Por fim, não se pode olvidar que, na condição entidades precipuamente destinadas à educação formal, como estabelecido não apenas da Constituição Federal, mas também na Lei de Diretrizes e Bases da Educação Nacional, as instituições de educação superior têm, como imposição primeira na definição de sua responsabilidade social, a oferta de ensino de qualidade inequívoca.
A premissa essencial da responsabilidade social de qualquer instituição educacional, sem dúvidas, é, efetivamente, buscar diligentemente cumprir seus objetivos constitucionais, conforme estipulado no art. 205 da Constituição Federal:
“Art. 205. A educação, direito de todos e dever do Estado e da família, será promovida e incentivada com a colaboração da sociedade, visando ao pleno desenvolvimento da pessoa, seu preparo para o exercício da cidadania e sua qualificação para o trabalho.”

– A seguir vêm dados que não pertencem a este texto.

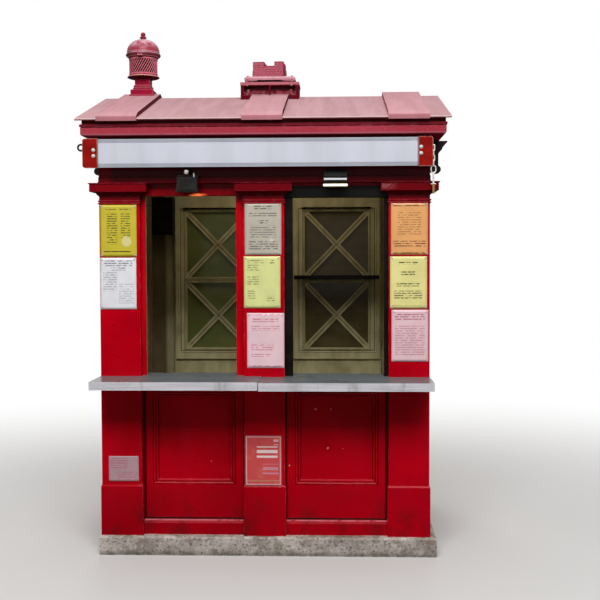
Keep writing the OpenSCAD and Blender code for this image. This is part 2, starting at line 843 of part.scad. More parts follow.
module right_counter()
    color(steel) on_site() at_front()
        counter(seam_x + counter_gap / 2, half_w + end_clear, bay_x, counter_z - counter_step);

// Sign board under the cornice

sign_back = 84;
sign_t = 18;
end_board_t = 22;
corner_r = 15;
end_board_up = 4;

module sign_panel()
    color([0.88, 0.88, 0.92]) on_site() at_front()
        block([sign_x0 + eps, -sign_back - sign_t, sign_z0], [sign_x1 - eps, -sign_back, sign_z1]);

// End board in (x, z) with its outer corners rounded; side is -1 at the left
module end_board(x, w, side)
    along_y(-sign_back - end_board_t, -sign_back)
        translate([x, sign_z0 - 3]) {
            h = sign_z1 - sign_z0 + 3 + end_board_up;
            far = side < 0 ? -w : w;
            for (z = [corner_r, h - corner_r]) translate([far - side * corner_r, z]) circle(corner_r);
            translate([min(0, far - side * corner_r), 0]) square([w - corner_r, h]);
            translate([min(0, far), corner_r]) square([w, h - 2 * corner_r]);
        }

module sign_end_boards()
    color([0.65, 0.1, 0.06]) on_site() at_front() {
        end_board(sign_x0, sign_end_left, -1);
        end_board(sign_x1, sign_end_right, 1);
    }

eye_r = 17;
eye_wire = 5.5;
eye_z = 2347;

// Iron eye at the left end, screwed to the back of the end board
module iron_eye()
    color(black) on_site() at_front()
        translate([sign_x0 - sign_end_left, -sign_back + eye_wire + eps, eye_z]) {
            translate([-14, 0, 0]) rotate([90, 0, 0]) rotate_extrude() translate([eye_r, 0]) circle(eye_wire);
            block([0, -eye_wire, -12], [34, eye_wire, 12]);
        }

module sign_battens()
    color([0.3, 0.2, 0.14]) on_site() at_front()
        for (x = [-strap_x, 0, strap_x - 20])
            block([x - 32, -sign_back, sign_z0 + 14], [x + 32, 0, sign_z1 - 10]);

// Lamps under the sign

flood_x = -429;
flood_w = 127;
flood_top = 100;
flood_y = -58;

// Flared lamp head with a rim at its open mouth, hung on a stirrup
module floodlight() {
    z0 = 2094;
    z1 = 2178;
    w0 = flood_w / 2;
    w1 = flood_top / 2;
    color(black) on_site() at_front() translate([flood_x, flood_y, 0]) {
        difference() {
            intersection() {
                along_y(-40, 40)
                    polygon([[-w0, z0], [w0, z0], [w0, z0 + 12], [w0 - 4, z0 + 14], [w1, z1], [-w1, z1],
                             [-w0 + 4, z0 + 14], [-w0, z0 + 12]]);
                along_x(-w0, w0)
                    polygon([[-38, z0], [36, z0], [36, z0 + 12], [32, z0 + 14], [20, z1], [-20, z1],
                             [-34, z0 + 14], [-38, z0 + 12]]);
            }
            block([-w0 + 8, -30, z0 - 1], [w0 - 8, 28, z0 + 18]);
        }
        for (s = [-1, 1]) {
            translate([s * (w1 + 6), 0, 0]) block([-2, -8, z0 + 30], [2, 8, z1 + 10]);
            translate([s * (w1 - 3), 0, z0 + 44]) rotate([0, 90, 0]) cylinder(h = 22, r = 7, center = true);
        }
        block([-w1 - 8, -8, z1 + 6], [w1 + 8, 8, z1 + 10]);
        translate([0, 0, z1 - 2]) cylinder(h = 44, r = 7);
        block([-14, -6, z1 + 36], [14, -flood_y, z1 + 46]);
    }
}

strip_x = 411;

// Strip lamp: a casing under the frieze with a reflector bar and a tube in front of it
module strip_lamp()
    color(black) on_site() at_front() translate([strip_x, -52, 0]) {
        along_x(-64, 64)
            polygon([[-6, 2116], [20, 2116], [20, 2216], [-2, 2216], [-16, 2182], [-16, 2150], [-6, 2146]]);
        translate([0, -14, 2129]) rotate([0, 90, 0]) cylinder(h = 136, r = 6.5, center = true);
        block([-57, -23, 2158], [57, -10, 2168]);
        block([-22, 0, 2200], [22, 52, 2216]);
    }

// Chain and hook at the right end of the sign

link_wire = 3.4;

// One oval link in the XZ plane (flat) or the YZ plane (turned), its middle at the origin
module link(long, wide, turned)
    rotate([0, 0, turned ? 90 : 0])
        rotate([90, 0, 0]) {
            r = wide / 2 - link_wire;
            s = long / 2 - wide / 2;
            for (m = [0, 1])
                mirror([0, m, 0]) translate([0, s, 0])
                    rotate_extrude(angle = 180) translate([r, 0]) circle(link_wire);
            for (k = [-1, 1])
                translate([k * r, 0, 0]) rotate([90, 0, 0]) cylinder(h = 2 * s, r = link_wire, center = true);
        }

module sign_chain() {
    x = sign_x1 + sign_end_right + 3;
    top = 2331;
    pitch = 28;
    color([0.85, 0.85, 0.85]) on_site() at_front() translate([x, -sign_back - 11, top]) {
        for (k = [0 : 3])
            translate([0, 0, -k * pitch]) link(40, 18, k % 2 == 1);
        translate([0, 0, -119]) link(46, 33, false);
        translate([0, 0, -197]) cylinder(h = 58, r = 5);
        translate([0, 0, -202]) rotate([0, 90, 0]) cylinder(h = 30, r = 3.5, center = true);
        translate([0, 0, -252]) cylinder(h = 56, r = 7);
    }
}

// Shelf across the right back window, and a cabinet in the back left corner

shelf_z = 1597;
shelf_t = 25;
shelf_d = 130;

module back_shelf()
    color(black) on_site() at_back()
        translate([-bay_x, 0, 0])
            block([-bay_w / 2 + 6, wall_back + window_d, shelf_z - shelf_t],
                  [bay_w / 2 - 6, wall_back + window_d + shelf_d, shelf_z]);

cabinet_w = 164;
cabinet_d = 130;
cabinet_z0 = 1885;
cabinet_z1 = 2138;
board_t = 12;

// Wall cabinet, open at the back where the wall closes it, with its door standing proud
module corner_cabinet() {
    x1 = half_w - wall_in - 2;
    x0 = x1 - cabinet_w;
    y0 = wall_in + eps;
    y1 = y0 + cabinet_d;
    color(black) on_site() at_back() {
        difference() {
            block([x0, y0, cabinet_z0], [x1, y1, cabinet_z1]);
            block([x0 + board_t, y0 - 1, cabinet_z0 + board_t], [x1 - board_t, y1 - board_t, cabinet_z1 - board_t]);
        }
        block([x0 + 10, y1 - 1, cabinet_z0 + 10], [x1 - 10, y1 + 8, cabinet_z1 - 10]);
    }
}

plinth();
floor();
front_left_post();
front_right_post();
back_left_post();
back_right_post();
mid_pilasters();
front_dados();
back_dados();
right_dado();
left_hatch_frame();
right_hatch_frame();
back_windows();
right_window();
window_glass();
left_door_frame();
left_door();
front_frieze();
back_frieze();
end_friezes();
front_cornice();
back_cornice();
left_pediment();
right_pediment();
end_hoods();
front_roof();
back_roof();
roof_straps();
lantern_base();
lantern_cage();
lantern_dome();
crest_pedestal();
crest_cushion();
crest_castle();
left_counter();
right_counter();
sign_panel();
sign_end_boards();
sign_battens();
sign_chain();
iron_eye();
floodlight();
strip_lamp();
back_shelf();
corner_cabinet();
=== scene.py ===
import json
import math
import random

import bmesh
import bpy
from mathutils import Matrix, Vector, noise


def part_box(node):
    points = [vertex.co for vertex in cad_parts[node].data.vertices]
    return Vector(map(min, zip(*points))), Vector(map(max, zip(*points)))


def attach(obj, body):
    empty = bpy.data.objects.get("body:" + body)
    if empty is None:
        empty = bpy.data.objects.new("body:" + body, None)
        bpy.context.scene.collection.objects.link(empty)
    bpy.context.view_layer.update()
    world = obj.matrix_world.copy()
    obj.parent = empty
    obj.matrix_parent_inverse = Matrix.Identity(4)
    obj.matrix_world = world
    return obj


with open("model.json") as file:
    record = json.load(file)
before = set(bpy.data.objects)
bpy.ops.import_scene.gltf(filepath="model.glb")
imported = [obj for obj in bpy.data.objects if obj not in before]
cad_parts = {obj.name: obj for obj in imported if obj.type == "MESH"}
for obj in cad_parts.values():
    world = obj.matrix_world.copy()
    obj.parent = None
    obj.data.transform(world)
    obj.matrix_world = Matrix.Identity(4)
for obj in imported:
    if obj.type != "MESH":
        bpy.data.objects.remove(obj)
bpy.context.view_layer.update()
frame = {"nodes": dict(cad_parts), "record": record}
nodes = frame["nodes"]
random.seed(7)

# Camera, as fitted to the photograph: metres and radians
CAMERA_AT = Vector((0.4215, -6.3249, 1.7186))
CAMERA_LENS_MM = 60.0
SENSOR_MM = 36.0
CAMERA_YAW = 0.0374
CAMERA_PITCH = 0.042
CAMERA_ROLL = -0.003

# The body in the row frame, in metres: pilaster faces, half width, depth, middles of the bays
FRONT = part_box("mid_pilasters")[0][1] + 0.052
HALF_W = 0.949
BODY_D = 1.36
BAYS = (-0.416, 0.416)

# Hollow castings, in metres: their skin, the walls, the corner posts, the middle pilasters and the ceiling
SKIN = 0.0115
WALL = 0.058
POST = 0.2235
HALF_PILASTER = 0.1055
CEILING = 2.45

# Shade under the eaves: the heights it sets in over, its top, and the front capitals in it, in metres
EAVES_SHADE = (1.98, 2.085)
EAVES_TOP = 2.408
CAPITALS = (2.098, 2.155)

# Chips on the dados (x, z, radius), and where the paint has flaked off the right capital, in metres
CHIPS = ((0.295, 0.84, 0.007), (0.384, 0.84, 0.005), (0.363, 0.611, 0.006), (0.453, 0.609, 0.005),
         (0.14, 0.511, 0.005), (-0.532, 0.742, 0.003), (-0.318, 0.533, 0.004))
FLAKED_X = (0.672, 0.778)
FLAKED_Z = (2.11, 2.138)

# Level stripes on the cornice, the dome and the pedestal: from and to in metres, tone, share.
# They are painted light: on the cornice a painted highlight on the bottom bead, painted shade on the drip and
# on the band under the roof sheet, and a pale line along the top edge that is worn paint and painted
# highlight;
# on the dome's rim painted highlights on the pale bands and painted shade on the dark one;
# on the pedestal a painted highlight along its top plate
CORNICE_STRIPES = ((2.41, 2.4235, (186, 100, 116), 0.85), (2.4585, 2.479, (108, 20, 32), 0.9),
                   (2.479, 2.4815, (168, 100, 108), 0.8), (2.4825, 2.54, (124, 34, 38), 0.9))
DOME_STRIPES = ((2.997, 3.0015, (214, 150, 158), 0.6), (3.011, 3.021, (56, 8, 18), 0.85),
                (3.026, 3.031, (214, 150, 158), 0.8))
PEDESTAL_STRIPES = ((2.8, 2.8225, (194, 113, 124), 0.85),)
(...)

Destarte, resta isenta de dúvidas a premissa segundo a qual a obrigação essencial e inafastável de qualquer instituição de ensino, notadamente as de educação superior, ou seja, o cerne de sua responsabilidade social, é o atendimento aos objetivos constitucionais da prática educacional, quais sejam:
*Proporcionar o pleno desenvolvimento do educando;
*Preparar o educando para o exercício da cidadania; e
*Qualificar o educando para o trabalho.
Embora todos os demais aspectos da responsabilidade social das instituições de educação superior, assim considerada sob o prisma dos direitos e garantias fundamentais estabelecidos na Constituição Federal, não possam ser deixados em segundo plano, é evidente que o primeiro e essencial aspecto a ser observado por estas entidades é a garantia da qualidade do ensino ministrado, objetivando o atendimento às finalidades constitucionais da educação.